Paris doctors warn of ‘catastrophic’ overload of coronavirus cases
The sobering warning was delivered in a newspaper opinion signed by 41 Paris-region doctors.
Critical care doctors in Paris say surging coronavirus infections could soon overwhelm their ability to care for the sick in the French capital’s hospitals, possibly forcing them to choose which patients they treat.
The sobering warning was delivered on Sunday in a newspaper opinion signed by 41 Paris-region doctors. Published by Le Journal du Dimanche newspaper, it comes as President Emmanuel Macron has been vigorously defending his decision not to completely lock down France again as he did last year.
Since January, his government has instead imposed a nationwide overnight curfew and followed that with a mixture of other restrictions.
But with infections soaring and hospitals increasingly running short of intensive care beds, doctors have been stepping up the pressure for a full lockdown.
The doctors who wrote in Le Journal du Dimanche said they had “never known such a situation, even during the worst (terror) attacks” that targeted the French capital, notably assaults by so-called Islamic State extremists in 2015 that killed 130 people and filled Paris emergency wards with the wounded.
The doctors predicted that softer new restrictions imposed this month on Paris and some other regions will not bring the resurgent epidemic under control quickly.
They warned that hospital resources will not be able to keep pace with needs, forcing them to practise “catastrophe medicine” in the coming weeks as cases peak.
“We already know that our capacity to offer care will be overwhelmed,” they wrote. “We will be obliged to triage patients in order to save as many lives as possible.
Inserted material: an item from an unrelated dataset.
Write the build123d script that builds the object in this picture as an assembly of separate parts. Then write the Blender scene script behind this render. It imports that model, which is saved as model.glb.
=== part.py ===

This triage will concern all patients, with and without Covid, in particular for adult patients’ access to critical care.”
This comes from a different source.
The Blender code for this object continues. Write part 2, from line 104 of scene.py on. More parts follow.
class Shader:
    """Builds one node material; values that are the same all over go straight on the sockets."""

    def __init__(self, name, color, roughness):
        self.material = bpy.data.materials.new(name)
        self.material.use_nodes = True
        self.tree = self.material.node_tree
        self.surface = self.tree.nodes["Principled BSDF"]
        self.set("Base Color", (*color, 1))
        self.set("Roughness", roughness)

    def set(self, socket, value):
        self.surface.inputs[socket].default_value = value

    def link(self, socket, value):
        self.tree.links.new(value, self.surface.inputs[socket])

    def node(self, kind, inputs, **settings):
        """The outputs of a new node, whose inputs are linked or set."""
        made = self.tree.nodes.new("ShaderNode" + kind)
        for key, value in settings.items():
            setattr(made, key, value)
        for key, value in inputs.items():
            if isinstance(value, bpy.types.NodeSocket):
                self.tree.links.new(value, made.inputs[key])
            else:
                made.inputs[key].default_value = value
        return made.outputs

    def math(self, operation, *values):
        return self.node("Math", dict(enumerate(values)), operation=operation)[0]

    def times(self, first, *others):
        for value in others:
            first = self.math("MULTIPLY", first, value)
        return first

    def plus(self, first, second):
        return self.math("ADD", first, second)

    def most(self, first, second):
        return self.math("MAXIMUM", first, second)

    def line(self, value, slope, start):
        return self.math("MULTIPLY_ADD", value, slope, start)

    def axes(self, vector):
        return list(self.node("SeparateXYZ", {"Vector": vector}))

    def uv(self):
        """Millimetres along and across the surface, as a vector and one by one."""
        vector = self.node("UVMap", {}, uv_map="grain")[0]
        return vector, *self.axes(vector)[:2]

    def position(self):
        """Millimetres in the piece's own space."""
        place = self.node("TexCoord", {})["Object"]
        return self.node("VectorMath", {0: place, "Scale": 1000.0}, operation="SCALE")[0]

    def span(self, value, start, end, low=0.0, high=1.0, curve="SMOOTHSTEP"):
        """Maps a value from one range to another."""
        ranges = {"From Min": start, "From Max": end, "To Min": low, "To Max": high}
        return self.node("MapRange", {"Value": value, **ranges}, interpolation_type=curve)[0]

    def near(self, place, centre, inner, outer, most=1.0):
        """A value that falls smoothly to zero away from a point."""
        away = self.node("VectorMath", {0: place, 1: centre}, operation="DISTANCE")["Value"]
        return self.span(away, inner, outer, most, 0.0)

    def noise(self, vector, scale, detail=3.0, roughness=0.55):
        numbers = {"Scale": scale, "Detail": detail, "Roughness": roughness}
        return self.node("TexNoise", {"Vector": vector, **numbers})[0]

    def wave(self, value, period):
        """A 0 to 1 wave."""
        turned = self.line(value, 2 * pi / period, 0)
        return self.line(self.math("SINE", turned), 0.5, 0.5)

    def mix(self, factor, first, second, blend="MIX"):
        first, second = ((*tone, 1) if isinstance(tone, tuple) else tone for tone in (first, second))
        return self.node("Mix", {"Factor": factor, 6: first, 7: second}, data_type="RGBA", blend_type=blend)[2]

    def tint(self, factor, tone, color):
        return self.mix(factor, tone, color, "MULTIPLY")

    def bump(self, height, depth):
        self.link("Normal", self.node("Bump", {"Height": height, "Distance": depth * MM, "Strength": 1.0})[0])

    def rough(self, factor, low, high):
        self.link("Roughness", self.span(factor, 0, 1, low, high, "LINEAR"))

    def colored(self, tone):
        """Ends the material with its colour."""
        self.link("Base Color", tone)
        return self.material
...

Mr Macron remains adamant that not locking France down again this year, like some other European countries, was sound, even as more than 2,000 deaths per week push the country closer to the milestone of 100,000 lost to the pandemic. The country now counts more than 94,400 dead.
“We were right not to implement a lockdown in France at the end of January because we didn’t have the explosion of cases that every model predicted,” he said last week.
“There won’t be a mea culpa from me. I don’t have remorse and won’t acknowledge failure.”